At the start of his WAMC interview this morning, Stone claimed that he “knew” this was coming because his phone was “tapped,” his computer “entered,” and he had been “watched and followed for some time.” (Unfortunately, his interviewers moved on very quickly from the topic and did not explore such eyebrow-raising and hard-to-credit claims—which frankly seem more suited to a Bourne Identity flick than a DEC feud.)
Either way, Stone not only had more credible reasons to know he was a target, he also had been specifically admonished repeatedly to address the complaints which came, year after year, from supervisors at his agency. Any objective read of the documents posted by the T-U to back up its reporting are a dose of cold reality to those, like me, who would normally be disposed to side with Stone.
This brings us back to the question of the Lafarge poll, which experience would suggest most likely was commissioned by the cement company, in anticipation of an upcoming DEC hearing on its Ravena plant. Did Lafarge ask about Stone’s credibility? And did the results suggest to the company that his strong reputation as a scientist needed tarnishing? I would not be the least bit surprised. But while the answer to that question might well reflect poorly on Lafarge, it also would not excuse Stone if the charges he faces turn out to be true.

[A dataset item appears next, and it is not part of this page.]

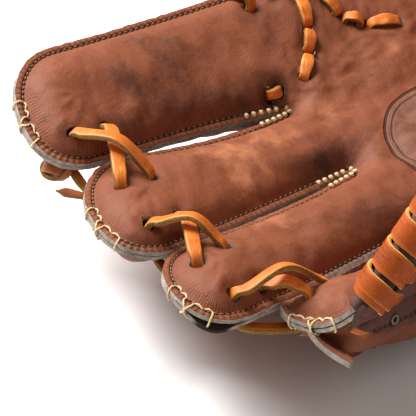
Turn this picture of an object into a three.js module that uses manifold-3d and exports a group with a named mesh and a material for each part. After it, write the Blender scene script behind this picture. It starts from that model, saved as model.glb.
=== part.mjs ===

We can both deplore corporate skulduggery, admire talented and courageous environment work, and distance ourselves from behaviors and practices among “our” people that we would never tolerate from the “other” side.
It is often said that “Just because you’re paranoid, doesn’t mean they aren’t out to get you.” A corollary might be: “Just because they’re out to get you, doesn’t mean you are beyond reproach.” The Times-Union’s editorial this morning makes that point well (though it fails to disclose or acknowledge the source of its leaks, or at least address the questionable timing of its exposé.) In the long run, if we want to fight for environmental and other forms of justice, we can’t hold ourselves to a lower standard of evidence and ethics than the one we tend to apply to those on the other side.